CIS25 tax deductions are treated the same as tax deducted under pay-as-you-earn. Therefore final tax positions can only be agreed by the Inland Revenue when the tax return and CIS25s have been submitted, with the tax deducted being used to reduce the overall liability for that year, with any resulting balance representing the final tax liability (as per Box 18.3 on the return). It should be remembered that it is this latter figure on which the following year's payments on account are based.
I would therefore suggest that the client's return, together with the CIS25s, be submitted to the Inland Revenue as soon as possible. Then, following its processing, the client's Statement of Account will be amended; if there is a reduction in the 1999-2000 final liability compared with that of 1998-99, as a result of the CIS25 tax deductions, the payments on account for 1999-2000 will be reduced accordingly, as will the interest charged.
The way around any future problems caused by the tax due under payments on account is to use the form SA303 to reduce the amounts — to nil if necessary. However, it appears that the 'problem' is mainly a one-off. This has been caused by the changeover as from 1 August 1999, with the Inland Revenue treating the CIS25 tax deductions relating to the year in which they were deducted. Previously with regard to SC60 tax they were allowed a much wider point of view in respect of the year of allocation and set-off. — NK.

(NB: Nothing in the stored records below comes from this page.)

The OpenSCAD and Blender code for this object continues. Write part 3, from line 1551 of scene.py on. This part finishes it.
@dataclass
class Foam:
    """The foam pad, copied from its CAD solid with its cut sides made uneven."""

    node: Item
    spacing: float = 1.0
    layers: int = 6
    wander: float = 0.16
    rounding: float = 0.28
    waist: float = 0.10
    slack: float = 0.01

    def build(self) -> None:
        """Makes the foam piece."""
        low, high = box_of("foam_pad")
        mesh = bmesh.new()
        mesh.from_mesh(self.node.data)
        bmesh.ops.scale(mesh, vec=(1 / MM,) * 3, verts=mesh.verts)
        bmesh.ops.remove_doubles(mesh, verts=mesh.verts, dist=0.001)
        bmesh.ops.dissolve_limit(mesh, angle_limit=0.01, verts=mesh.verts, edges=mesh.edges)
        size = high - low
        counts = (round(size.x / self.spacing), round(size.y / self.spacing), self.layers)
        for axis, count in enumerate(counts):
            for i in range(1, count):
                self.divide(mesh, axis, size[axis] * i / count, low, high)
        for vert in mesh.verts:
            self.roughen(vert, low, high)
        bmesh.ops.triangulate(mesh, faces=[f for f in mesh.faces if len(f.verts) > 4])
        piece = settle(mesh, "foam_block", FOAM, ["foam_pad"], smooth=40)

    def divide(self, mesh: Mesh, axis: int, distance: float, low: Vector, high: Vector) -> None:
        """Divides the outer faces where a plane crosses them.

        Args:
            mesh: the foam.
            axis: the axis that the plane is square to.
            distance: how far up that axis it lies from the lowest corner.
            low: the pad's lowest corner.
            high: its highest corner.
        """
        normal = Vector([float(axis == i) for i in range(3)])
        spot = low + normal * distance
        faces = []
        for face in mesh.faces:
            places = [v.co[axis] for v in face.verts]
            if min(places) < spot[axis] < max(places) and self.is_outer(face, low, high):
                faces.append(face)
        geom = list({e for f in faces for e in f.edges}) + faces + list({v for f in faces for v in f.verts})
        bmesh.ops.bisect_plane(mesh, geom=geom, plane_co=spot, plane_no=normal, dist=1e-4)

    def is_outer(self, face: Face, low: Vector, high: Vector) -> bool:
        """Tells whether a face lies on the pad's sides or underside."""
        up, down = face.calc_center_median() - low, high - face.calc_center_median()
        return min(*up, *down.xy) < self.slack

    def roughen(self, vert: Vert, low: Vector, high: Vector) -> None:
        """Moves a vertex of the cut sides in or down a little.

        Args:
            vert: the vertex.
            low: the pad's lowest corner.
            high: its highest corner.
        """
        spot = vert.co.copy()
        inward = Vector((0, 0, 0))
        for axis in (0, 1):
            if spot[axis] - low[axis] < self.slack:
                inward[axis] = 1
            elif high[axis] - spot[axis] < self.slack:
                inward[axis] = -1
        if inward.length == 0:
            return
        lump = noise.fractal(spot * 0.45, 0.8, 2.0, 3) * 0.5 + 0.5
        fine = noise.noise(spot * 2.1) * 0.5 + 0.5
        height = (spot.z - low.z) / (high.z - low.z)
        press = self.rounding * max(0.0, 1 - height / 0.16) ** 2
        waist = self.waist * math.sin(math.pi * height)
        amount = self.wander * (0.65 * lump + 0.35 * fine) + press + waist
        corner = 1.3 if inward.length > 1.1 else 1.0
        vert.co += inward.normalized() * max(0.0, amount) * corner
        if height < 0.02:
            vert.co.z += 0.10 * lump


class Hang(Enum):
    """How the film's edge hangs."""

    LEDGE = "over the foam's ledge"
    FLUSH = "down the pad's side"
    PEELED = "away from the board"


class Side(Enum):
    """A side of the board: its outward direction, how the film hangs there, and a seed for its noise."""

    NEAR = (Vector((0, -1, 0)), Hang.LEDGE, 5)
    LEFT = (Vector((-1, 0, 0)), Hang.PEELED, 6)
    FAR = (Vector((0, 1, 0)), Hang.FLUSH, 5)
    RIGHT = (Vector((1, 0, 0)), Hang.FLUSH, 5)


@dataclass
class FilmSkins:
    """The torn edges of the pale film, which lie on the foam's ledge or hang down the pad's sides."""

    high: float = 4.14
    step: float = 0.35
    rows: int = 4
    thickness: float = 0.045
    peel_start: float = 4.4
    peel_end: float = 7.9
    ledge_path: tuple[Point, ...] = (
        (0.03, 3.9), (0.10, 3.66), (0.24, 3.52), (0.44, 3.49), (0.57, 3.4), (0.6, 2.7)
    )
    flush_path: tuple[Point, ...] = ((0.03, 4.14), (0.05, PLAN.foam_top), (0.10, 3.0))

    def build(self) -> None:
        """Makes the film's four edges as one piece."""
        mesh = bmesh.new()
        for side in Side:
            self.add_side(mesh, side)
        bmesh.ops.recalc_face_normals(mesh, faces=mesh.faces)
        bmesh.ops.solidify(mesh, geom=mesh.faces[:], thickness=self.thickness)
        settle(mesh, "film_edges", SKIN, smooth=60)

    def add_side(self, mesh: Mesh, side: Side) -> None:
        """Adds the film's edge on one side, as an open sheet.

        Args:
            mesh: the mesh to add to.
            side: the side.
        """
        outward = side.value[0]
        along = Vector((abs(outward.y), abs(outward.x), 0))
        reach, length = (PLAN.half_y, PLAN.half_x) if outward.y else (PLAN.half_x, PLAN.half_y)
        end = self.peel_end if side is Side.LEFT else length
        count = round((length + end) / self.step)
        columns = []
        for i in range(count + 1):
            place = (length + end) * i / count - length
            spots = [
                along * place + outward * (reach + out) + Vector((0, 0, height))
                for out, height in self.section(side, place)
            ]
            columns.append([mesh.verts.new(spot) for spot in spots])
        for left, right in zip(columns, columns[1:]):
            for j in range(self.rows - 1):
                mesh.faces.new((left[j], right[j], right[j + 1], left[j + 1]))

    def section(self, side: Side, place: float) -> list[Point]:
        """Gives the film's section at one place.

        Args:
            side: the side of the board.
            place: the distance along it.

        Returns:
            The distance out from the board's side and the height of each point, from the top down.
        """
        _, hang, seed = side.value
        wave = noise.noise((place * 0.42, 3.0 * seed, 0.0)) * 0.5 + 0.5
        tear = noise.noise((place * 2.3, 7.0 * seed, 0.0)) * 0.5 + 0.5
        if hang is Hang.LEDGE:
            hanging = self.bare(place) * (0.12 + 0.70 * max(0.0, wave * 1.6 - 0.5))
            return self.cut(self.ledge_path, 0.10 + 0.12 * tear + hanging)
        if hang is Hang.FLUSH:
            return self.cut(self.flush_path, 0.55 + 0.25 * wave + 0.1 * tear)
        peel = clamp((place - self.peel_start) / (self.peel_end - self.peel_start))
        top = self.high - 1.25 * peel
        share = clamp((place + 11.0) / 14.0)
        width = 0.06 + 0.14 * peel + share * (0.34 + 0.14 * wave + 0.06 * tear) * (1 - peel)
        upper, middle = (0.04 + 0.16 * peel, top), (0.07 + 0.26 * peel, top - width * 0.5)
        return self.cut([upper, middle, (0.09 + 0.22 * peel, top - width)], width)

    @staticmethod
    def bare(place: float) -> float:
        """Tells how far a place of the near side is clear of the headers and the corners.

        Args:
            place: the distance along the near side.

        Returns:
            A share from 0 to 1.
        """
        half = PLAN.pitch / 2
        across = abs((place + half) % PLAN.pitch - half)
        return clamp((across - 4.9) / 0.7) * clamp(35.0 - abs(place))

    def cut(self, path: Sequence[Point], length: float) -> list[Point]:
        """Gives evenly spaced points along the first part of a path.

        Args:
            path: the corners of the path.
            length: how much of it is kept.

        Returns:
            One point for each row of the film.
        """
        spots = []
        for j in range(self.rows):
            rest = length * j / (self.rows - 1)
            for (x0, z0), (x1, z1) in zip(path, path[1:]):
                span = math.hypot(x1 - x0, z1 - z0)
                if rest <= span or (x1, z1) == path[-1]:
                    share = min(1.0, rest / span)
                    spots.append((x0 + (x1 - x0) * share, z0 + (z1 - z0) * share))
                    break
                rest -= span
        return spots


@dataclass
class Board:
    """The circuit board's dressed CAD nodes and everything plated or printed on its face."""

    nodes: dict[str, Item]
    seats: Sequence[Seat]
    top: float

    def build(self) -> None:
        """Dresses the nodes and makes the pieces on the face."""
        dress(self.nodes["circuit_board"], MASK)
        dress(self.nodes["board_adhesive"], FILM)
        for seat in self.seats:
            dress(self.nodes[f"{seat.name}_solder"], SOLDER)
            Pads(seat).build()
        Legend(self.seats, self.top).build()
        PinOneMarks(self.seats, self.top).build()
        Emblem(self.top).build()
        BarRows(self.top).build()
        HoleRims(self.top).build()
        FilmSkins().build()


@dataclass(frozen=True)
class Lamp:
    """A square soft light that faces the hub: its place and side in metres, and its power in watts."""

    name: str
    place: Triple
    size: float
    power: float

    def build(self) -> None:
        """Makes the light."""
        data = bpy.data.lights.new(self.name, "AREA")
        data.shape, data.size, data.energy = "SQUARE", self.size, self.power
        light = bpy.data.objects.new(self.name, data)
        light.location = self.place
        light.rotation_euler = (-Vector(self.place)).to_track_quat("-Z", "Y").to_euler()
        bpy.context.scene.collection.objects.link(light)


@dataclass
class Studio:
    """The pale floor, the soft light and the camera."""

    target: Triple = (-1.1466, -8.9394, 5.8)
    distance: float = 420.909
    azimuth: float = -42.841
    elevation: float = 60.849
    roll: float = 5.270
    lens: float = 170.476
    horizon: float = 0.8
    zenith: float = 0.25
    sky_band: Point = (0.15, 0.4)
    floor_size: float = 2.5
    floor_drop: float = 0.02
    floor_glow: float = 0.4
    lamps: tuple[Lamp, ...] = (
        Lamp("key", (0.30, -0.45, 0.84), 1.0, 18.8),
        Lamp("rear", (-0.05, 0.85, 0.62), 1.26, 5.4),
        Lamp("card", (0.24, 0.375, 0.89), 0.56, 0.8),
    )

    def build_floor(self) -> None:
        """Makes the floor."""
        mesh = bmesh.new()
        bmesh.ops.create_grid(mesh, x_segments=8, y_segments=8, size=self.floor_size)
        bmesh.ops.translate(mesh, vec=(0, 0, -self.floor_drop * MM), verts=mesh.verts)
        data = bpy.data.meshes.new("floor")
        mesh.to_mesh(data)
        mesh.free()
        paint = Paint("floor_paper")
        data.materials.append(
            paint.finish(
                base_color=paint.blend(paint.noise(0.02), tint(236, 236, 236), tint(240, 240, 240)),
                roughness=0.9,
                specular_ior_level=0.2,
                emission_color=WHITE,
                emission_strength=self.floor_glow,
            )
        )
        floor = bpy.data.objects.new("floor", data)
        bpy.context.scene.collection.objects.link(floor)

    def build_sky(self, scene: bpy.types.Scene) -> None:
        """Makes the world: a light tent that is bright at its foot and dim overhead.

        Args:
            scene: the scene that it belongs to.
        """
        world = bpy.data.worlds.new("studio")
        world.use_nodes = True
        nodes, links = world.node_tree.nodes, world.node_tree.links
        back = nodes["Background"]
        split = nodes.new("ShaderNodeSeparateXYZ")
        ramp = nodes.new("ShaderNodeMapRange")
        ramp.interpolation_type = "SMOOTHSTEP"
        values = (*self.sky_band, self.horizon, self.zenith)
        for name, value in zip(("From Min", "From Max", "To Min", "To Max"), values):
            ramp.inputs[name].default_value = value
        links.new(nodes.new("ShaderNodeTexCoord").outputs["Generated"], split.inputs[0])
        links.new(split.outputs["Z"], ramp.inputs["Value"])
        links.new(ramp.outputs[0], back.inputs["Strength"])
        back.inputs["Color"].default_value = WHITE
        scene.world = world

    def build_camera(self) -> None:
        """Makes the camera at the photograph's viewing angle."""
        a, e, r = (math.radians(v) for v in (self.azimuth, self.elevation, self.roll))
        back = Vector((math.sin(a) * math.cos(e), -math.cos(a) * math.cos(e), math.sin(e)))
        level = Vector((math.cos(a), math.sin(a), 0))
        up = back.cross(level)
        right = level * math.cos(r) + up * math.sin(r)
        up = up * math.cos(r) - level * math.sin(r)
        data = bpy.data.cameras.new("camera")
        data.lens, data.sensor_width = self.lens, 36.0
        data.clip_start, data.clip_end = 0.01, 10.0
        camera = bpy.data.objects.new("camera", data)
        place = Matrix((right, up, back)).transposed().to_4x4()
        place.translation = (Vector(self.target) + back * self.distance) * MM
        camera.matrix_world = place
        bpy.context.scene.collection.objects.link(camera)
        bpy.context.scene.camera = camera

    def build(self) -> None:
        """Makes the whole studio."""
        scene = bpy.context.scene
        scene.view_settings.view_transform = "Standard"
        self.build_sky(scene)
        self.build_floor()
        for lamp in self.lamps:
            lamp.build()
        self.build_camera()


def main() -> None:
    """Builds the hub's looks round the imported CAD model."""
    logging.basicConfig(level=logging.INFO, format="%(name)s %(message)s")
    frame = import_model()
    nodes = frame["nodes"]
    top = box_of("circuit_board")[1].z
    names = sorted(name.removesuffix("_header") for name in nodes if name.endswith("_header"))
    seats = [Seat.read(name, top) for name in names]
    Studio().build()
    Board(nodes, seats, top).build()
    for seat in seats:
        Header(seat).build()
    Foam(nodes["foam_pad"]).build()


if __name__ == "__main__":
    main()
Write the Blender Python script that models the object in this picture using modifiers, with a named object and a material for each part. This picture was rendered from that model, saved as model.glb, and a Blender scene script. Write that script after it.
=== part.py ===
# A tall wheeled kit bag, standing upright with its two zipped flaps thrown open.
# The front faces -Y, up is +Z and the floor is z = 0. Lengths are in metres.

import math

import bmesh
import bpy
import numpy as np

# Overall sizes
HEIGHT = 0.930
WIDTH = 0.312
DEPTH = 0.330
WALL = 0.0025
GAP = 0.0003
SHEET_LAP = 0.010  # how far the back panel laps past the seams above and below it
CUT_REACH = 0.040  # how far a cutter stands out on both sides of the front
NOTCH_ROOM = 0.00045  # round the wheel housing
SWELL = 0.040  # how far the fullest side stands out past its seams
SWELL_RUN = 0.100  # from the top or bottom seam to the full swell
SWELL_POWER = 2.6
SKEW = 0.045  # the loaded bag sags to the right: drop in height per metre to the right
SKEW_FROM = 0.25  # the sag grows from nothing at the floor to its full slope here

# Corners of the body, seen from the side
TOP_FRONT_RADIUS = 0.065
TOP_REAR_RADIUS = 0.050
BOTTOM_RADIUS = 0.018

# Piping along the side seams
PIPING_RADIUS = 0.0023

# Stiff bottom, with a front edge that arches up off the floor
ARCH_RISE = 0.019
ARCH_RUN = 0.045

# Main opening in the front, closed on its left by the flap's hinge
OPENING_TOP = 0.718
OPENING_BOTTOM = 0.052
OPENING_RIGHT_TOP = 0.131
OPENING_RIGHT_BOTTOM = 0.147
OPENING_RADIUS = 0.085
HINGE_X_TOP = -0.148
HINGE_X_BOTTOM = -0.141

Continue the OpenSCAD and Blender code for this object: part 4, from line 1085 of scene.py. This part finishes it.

Extract from reply by 'Man of Kent':
The following is recommended. Submit at once all CIS25s in hand, analysing them between tax years. Unless the balance of £38.81 is covered by CIS25s emerging since January 2000, pay it now, to stop interest running. Explain (to the District Inspector) that the CIS25 payment dates are all before 31 January 2000. If that fails, simply refuse politely but absolutely to pay the interest. If the Revenue sues, let it show the judge where it is enacted that CIS25 tax shall be deemed to be paid otherwise than at the date of the certificate.